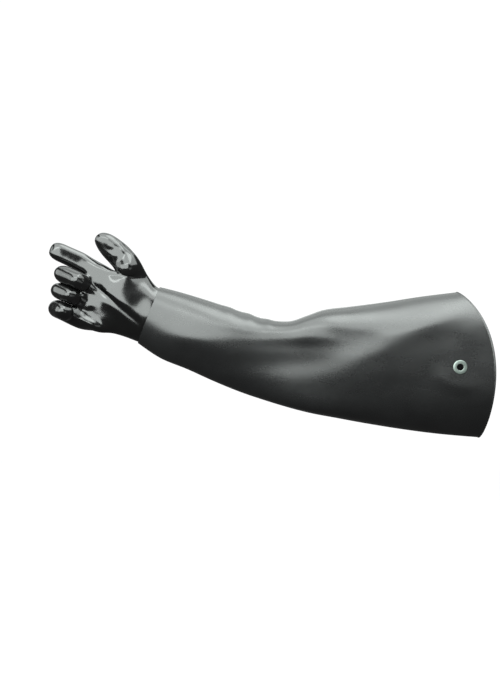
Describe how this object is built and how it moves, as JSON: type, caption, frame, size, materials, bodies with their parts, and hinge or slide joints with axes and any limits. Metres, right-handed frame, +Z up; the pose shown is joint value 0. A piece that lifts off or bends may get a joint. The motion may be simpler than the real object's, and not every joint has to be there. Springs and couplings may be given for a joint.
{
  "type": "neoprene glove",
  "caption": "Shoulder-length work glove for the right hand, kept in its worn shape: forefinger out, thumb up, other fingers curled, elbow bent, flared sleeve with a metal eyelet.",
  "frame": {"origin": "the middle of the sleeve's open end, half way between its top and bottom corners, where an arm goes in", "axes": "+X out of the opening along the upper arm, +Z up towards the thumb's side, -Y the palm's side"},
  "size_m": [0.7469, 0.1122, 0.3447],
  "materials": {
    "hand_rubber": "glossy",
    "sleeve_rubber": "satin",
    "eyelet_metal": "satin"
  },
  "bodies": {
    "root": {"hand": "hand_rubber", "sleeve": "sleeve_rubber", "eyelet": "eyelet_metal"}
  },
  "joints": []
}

--

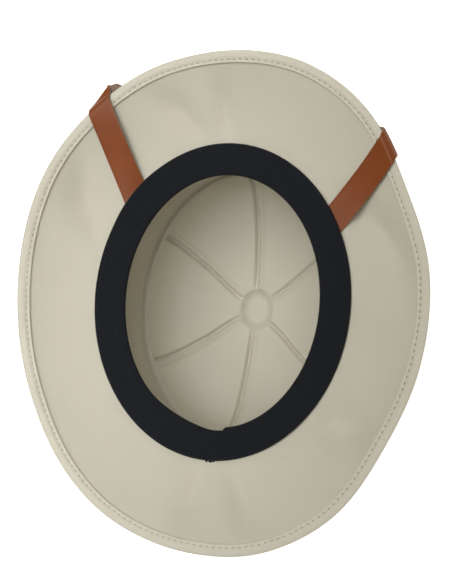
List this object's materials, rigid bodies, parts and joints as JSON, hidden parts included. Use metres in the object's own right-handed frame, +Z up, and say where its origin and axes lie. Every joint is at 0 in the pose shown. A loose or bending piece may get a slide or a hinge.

■ EXERCISE AIM:
Tally up the lines in the records that contain the word "caption" and give only the total.

■ ANSWER TO THE TASK:
2